Am Eindrücklichsten ist ein mit Grafiken aufbereiteter Bericht der Agentur Reuters, der zeigt, wie eine einzige Frau aufgrund ihrer Uneinsichtigkeit über 1000 Menschen ansteckte. Zwei Mal hat sie in dieser Zeit Großveranstaltungen aufgesucht. Bei einer angenommenen Letalitätsquote von 2 bis 3 Prozent, wäre sie in der Konsequenz dann fahrlässig für 20 bis 30 Tote verantwortlich.
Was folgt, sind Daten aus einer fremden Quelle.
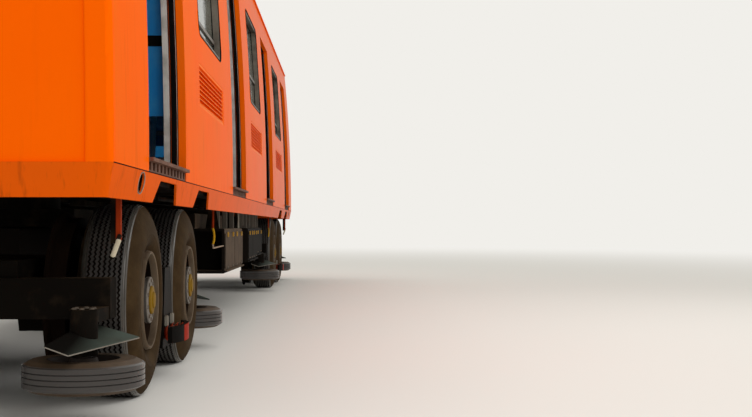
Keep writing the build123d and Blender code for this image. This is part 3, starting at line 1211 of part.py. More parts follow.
frame = bogie_frame() + bogie_bolster()
fittings = guards() + both_sides([collector_gear()])
axle = wheelset()
tyres = both_sides([road_tyre()])
guide = guide_wheel()
for bogie, bogie_x in (("a", -BOGIE_X), ("b", BOGIE_X)):
    here = Location((bogie_x, 0, 0))
    save("bogie_frame_" + bogie, frame.moved(here))
    save("bogie_fittings_" + bogie, [shape.moved(here) for shape in fittings])
    for number, axle_x in enumerate((-WHEEL_BASE / 2, WHEEL_BASE / 2), start=1):
        there = Location((bogie_x + axle_x, 0, AXLE_Z))
        save("wheelset_%s%d" % (bogie, number), axle.moved(there))
        save("tyres_%s%d" % (bogie, number), [tyre.moved(there) for tyre in tyres])
    corners = [(sign_x, sign_y) for sign_x in (-1, 1) for sign_y in (-1, 1)]
    for number, (sign_x, sign_y) in enumerate(corners, start=1):
        there = Location((bogie_x + sign_x * GUIDE_X, sign_y * GUIDE_Y, 0))
        save("guide_wheel_%s%d" % (bogie, number), guide.moved(there))
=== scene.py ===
import math

import bmesh
import bpy
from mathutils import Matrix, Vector


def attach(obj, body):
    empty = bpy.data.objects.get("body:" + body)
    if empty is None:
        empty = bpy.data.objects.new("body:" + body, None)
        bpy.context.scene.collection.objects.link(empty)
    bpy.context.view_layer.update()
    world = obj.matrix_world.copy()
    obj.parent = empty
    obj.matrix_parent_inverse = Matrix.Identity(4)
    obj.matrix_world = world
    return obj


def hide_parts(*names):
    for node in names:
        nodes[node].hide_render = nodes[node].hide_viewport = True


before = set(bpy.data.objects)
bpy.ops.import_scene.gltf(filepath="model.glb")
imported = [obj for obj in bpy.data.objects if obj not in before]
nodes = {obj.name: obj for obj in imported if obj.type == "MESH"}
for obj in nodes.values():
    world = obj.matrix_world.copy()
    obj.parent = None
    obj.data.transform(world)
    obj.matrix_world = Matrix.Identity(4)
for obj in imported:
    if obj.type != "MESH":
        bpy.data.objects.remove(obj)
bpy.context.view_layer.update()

# The view: an eye at hip height beside the near end of the car, looking along its side.
# The photograph's vanishing point of all lines along the car sets how the camera is turned.
PHOTO_WIDTH_PX = 752
PHOTO_HEIGHT_PX = 417
FOCAL_PX = 1192
VANISHING_X_PX = 345
VANISHING_Y_PX = 226
SENSOR_MM = 36
VIEW_REACH_M = 400
EYE = Vector((-12.575, -2.17, 0.888))

turn = math.atan((PHOTO_WIDTH_PX / 2 - VANISHING_X_PX) / FOCAL_PX)
rise = math.atan((VANISHING_Y_PX - PHOTO_HEIGHT_PX / 2) / FOCAL_PX)
look = Vector((math.cos(turn) * math.cos(rise), -math.sin(turn) * math.cos(rise), math.sin(rise)))
camera_data = bpy.data.cameras.new("aisle_camera")
camera_data.sensor_width = SENSOR_MM
camera_data.lens = SENSOR_MM * FOCAL_PX / PHOTO_WIDTH_PX
camera_data.clip_end = VIEW_REACH_M
camera = bpy.data.objects.new("aisle_camera", camera_data)
camera.location = EYE
camera.rotation_euler = look.to_track_quat("-Z", "Y").to_euler()
bpy.context.scene.collection.objects.link(camera)
bpy.context.scene.camera = camera
bpy.context.scene.view_settings.view_transform = "Standard"


# The studio: a pale matt floor that fades into a pale surround, under long soft lamps on both sides.
# Camera, glossy and clear rays see the pale surround; the car itself is lit at a plain level.
def linear(colour):
    """An sRGB hex colour as the linear values that a shader takes."""
    channels = [int(colour[at:at + 2], 16) / 255 for at in (1, 3, 5)]
    return tuple(c / 12.92 if c <= 0.04045 else ((c + 0.055) / 1.055) ** 2.4 for c in channels) + (1.0,)


def add(tree, kind, inputs=None, **settings):
    """Add a node, set its properties and fill its sockets with values or with other nodes' outputs."""
    made = tree.nodes.new(kind)
    for name, value in settings.items():
        setattr(made, name, value)
    for key, value in (inputs or {}).items():
        if isinstance(value, bpy.types.NodeSocket):
            tree.links.new(value, made.inputs[key])
        else:
            made.inputs[key].default_value = value
    return made


def link(piece):
    """Put an object in the scene."""
    bpy.context.scene.collection.objects.link(piece)
    return piece


def surfaced(name, **values):
    """A new material with one Principled shader and its plain socket values."""
    material = bpy.data.materials.new(name)
    material.use_nodes = True
    tree = material.node_tree
    tree.nodes.clear()
    sockets = {key.replace("_", " "): value for key, value in values.items()}
    surface = add(tree, "ShaderNodeBsdfPrincipled", sockets)
    add(tree, "ShaderNodeOutputMaterial", {"Surface": surface.outputs["BSDF"]})
    return material, tree, surface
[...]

Dass so etwas geschehen kann, wusste man aber schon zu der Zeit, als Dieter Nuhr fröhlich vor sich hin twitterte wohl wissend, was das auslösen würde. Aber selbst, wenn er sich nun darauf berufen wollte, dass er von der Sache als Nicht-Virologe ja keine Ahnung habe, so ist er als Person des öffentlichen Lebens aber in einer besonderen Verantwortung. Da will jede Äußerung bedacht sein. Ich habe nicht das Gefühl, dass Nuhr hier wirklich nachgedacht hat. Er dachte nur an sein Geld. Am 19.03. gibt Nuhr in seiner Sendung zu: "Viele haben diese Krankheit unterschätzt, ich übrigens auch, um es ganz deutlich zu sagen." Diese Erkenntnis kommt freilicich genau eine Woche zu spät.
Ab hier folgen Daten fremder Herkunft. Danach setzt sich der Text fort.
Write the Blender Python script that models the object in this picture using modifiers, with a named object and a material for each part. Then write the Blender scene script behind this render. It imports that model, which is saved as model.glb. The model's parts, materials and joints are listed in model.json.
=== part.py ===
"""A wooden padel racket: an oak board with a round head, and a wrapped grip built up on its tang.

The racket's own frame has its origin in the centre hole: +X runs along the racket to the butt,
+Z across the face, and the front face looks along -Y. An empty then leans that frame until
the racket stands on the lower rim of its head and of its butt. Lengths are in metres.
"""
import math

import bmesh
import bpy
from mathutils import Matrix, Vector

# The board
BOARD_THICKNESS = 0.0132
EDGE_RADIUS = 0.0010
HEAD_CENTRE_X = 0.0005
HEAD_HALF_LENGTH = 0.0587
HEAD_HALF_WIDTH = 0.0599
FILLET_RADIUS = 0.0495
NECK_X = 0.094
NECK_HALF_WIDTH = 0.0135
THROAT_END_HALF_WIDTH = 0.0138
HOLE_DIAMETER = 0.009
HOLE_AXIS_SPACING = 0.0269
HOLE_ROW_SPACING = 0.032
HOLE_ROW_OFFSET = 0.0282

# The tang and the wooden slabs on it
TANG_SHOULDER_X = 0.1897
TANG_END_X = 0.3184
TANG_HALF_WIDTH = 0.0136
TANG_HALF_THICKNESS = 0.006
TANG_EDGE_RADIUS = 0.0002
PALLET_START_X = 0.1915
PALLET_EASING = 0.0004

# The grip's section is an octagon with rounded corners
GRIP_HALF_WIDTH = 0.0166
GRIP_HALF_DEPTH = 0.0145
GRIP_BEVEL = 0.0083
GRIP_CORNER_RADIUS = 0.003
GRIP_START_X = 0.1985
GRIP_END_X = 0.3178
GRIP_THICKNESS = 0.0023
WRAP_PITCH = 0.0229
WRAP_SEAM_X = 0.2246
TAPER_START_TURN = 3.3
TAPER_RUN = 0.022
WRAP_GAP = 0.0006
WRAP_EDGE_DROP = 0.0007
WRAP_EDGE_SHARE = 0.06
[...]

Zurück zu kath.net. Ein scheinbar durchgeknallter, vielleicht aber nur unendlich naiver Schweizer Weihbischof meint, am Weihwasser und an den gewandelten Elementen der Eucharistie könne man sich nicht anstecken. Denn nach der Wandlung seien letztere ja de facto der Leib des Herrn, weswegen sie unmöglich die Gläubigen anstecken können. Er nennt so etwas Glauben, ich nenne es Wahnsinn. Er verweist auf das Wasser von Lourdes, in dem ja auch viele Kranke baden würden, ohne dass sich jemand ansteckt. So unbeleckt muss man schon sein. Das Wasser von Lourdes wird von den Behörden stark gechlort, enthält deshalb keine Bakterien und kommt so schon als Argument nicht in Frage. Weihwasser wird dagegen nicht gechlort und enthält deshalb in der Regel ein Vielfaches der Keime, die normalerweise zulässig wären. Und die Hände der Priester und der Gläubigen werden vor und während der Messe eben nicht kontrolliert. Und es braucht nur einen, der alle anderen dann ansteckt Elemente hin oder her.
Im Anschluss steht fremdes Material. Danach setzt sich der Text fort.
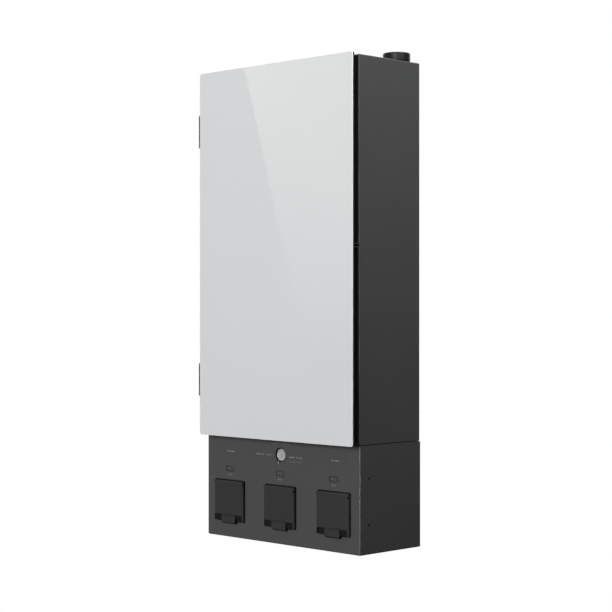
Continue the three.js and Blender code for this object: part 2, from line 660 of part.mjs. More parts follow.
place(unit, "upper_cabinet", upperCabinet(), "powderCoat");
place(unit, "lower_cover", lowerCover(), "powderCoat");
place(unit, "lower_chassis", lowerChassis(), "blackSteel");
SCREW.heights.forEach((height, index) => {
  const level = index === 0 ? "lower" : "upper";
  place(unit, `side_screw_left_${level}`, sideScrew(-1, height), "blackSteel");
  place(unit, `side_screw_right_${level}`, sideScrew(1, height), "blackSteel");
});

place(unit, "door_panel", doorPanel(), "glass");
place(unit, "door_tray", doorTray(), "blackSteel");
place(unit, "door_seal", doorSeal(), "foam");
for (const [name, bottom] of Object.entries(HINGE_BOTTOMS)) addHinge(name, bottom);
place(unit, "catch_striker", catchStriker(), "zinc");
place(unit, "catch_magnet", catchMagnet(), "blackPlastic");

place(unit, "antenna_dome", antennaDome(), "blackPlastic");
place(unit, "antenna_gasket", antennaGasket(), "foam");

place(unit, "backplane", backplane(), "zinc");
place(unit, "dead_front", deadFront(), "powderCoat");
place(unit, "busbar_left", busbar(-30), "copper");
place(unit, "busbar_right", busbar(30), "copper");
place(unit, "neutral_bar", terminalBar(-155), "zinc");
place(unit, "ground_bar", terminalBar(155), "copper");
place(unit, "control_board", controlBoard(), "circuitGreen");
place(unit, "transfer_relay", transferRelay(), "blackPlastic");
addMainBreaker();
BRANCH_ROWS.forEach((row, index) => {
  addBranchBreaker(2 * index + 1, row, -1);
  addBranchBreaker(2 * index + 2, row, 1);
});

[-1, 0, 1].forEach((side, index) => addInlet(index + 1, side * INLET_SPACING));
addSelector();

export default unit;
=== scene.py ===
"""The looks of a wall energy panel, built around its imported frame. Blender 4.5, metres, +Z up, front -Y.

Pieces are drawn in millimetres with heights from the panel's underside, and are scaled when they are added.
"""

import json
import math

import bmesh
import bpy
from mathutils import Matrix, Vector


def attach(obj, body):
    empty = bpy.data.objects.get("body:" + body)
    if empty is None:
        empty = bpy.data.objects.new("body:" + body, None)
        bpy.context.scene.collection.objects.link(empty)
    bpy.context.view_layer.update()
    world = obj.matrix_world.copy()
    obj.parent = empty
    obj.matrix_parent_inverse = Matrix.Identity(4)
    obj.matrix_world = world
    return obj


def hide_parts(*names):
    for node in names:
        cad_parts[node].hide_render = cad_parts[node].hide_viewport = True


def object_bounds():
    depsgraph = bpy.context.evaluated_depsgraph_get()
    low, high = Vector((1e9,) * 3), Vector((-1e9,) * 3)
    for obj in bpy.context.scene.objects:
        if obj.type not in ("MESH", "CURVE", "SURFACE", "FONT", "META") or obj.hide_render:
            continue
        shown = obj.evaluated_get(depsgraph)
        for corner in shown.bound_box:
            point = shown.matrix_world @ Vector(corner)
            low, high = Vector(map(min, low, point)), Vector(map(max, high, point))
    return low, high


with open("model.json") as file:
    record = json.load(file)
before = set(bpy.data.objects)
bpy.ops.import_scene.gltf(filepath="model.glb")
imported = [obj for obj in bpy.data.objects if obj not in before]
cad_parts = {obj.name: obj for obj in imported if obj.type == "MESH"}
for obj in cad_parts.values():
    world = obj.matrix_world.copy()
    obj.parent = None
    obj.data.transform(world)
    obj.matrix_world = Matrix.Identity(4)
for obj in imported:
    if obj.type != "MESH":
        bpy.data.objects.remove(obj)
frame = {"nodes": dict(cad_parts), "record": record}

CAD_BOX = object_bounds()
SCENE = bpy.context.scene
RECORD = frame["record"]
BODY_OF = {node: body for body, nodes in RECORD["behaviour"]["bodies"].items() for node in nodes}
SLOT_OF = {part["node"]: part["material_slot"] for part in RECORD["subparts"]}

BODY_HEIGHT = 870
TO_FRAME = Matrix.Scale(0.001, 4) @ Matrix.Translation((0, 0, -BODY_HEIGHT / 2))
FROM_FRAME = TO_FRAME.inverted()

FRONT = -158  # front face of the steel body
CABINET = {"half_width": 196, "top": 870}
BOX = {"half_width": 198, "bottom": 0}
BEND = 2.3  # outside radius of a bent steel edge
DOOR = {
    "half_width": 198.5,
    "bottom": 190.2,
    "top": 871.8,
    "front": -178,
    "back": -173,
    "corner": 3,
    "edge": 1.6,
}
STRIKER_PAD = {"side": 194.45, "back": -160.7}  # just past the outer side and the back of the striker's pad
INLET_X = (-135, 0, 135)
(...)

Denn gibt es in der jüngsten Corona-Krise zwei Hotspots, von denen Gefährdungen für die Umwelt ausgehen: das eine sind die Clubs und die Party-Szene, das andere sind religiöse Veranstaltungen. Wenn Gott die Seinen kennt, dann verschont er sie offenkundig nicht, sondern sucht er sie mit Vorliebe aus. In Mülhausen wählte er ein charismatisches Treffen, das dann seine Viren über ganz Frankreich und nach Deutschland ausstrahlte. In Südkorea wählte er die Megakirche „Shincheonji Church of Jesus“, um den Virus möglichst breit unter die Leute zu bringen. Von 4800 Fällen des Coronavirus in Südkorea werden 60% dieser Megachurch zugeordnet. Aber auch Pfingstlertreffen gehören zu seinen Aktionsfeldern und selbst katholische Bischöfe nimmt er nicht aus. Dass Gott jedoch die Menschen verschonen würde, die er liebt, glaubt vermutlich auch der Bischof nicht. Das Land mit den meisten Fällen pro 1 Million Einwohner ist mit Abstand das katholische Italien, gefolgt von der bi-konfessionellen Schweiz, in der der Weihbischof lebt. Erst dann kommt das lutherische Norwegen, dann das katholische Spanien. Konfessionsspezifische Vorlieben scheint Gott nicht wirklich zu haben. Aber er lässt eben die religiösen Gebiete auch nicht aus, ganz im Gegenteil. In der barocken Predigtkultur war die Pest immer die Antwort Gottes auf die Sünden der Menschen. Das war, bevor man die Ursachen der Pest kannte.
Heute kennen wir auch die Übertragungswege des Corona-Virus und wissen, dass er sich durch die Wandlung nicht stoppen lässt. Wenn der Weihbischof es nicht glaubt, können wir gerne einen wissenschaftlichen Test starten virenbehaftetes Brot und Wein vor und nach der Wandlung. Ebenso wie beim Weihwasser werden sich auch hier die Viren nicht durch heilige Handlungen abschrecken lassen. Vor allem aber werden die Gläubigen, die sich beim Gottesdienstbesuch infiziert haben, nach dem Gottesdienst andere Menschen (Gläubige wie Ungläubige) anstecken, nur weil sie meinten, ihr eigenes Seelenheil pflegen zu müssen. Ob das wohl Gott gefällt?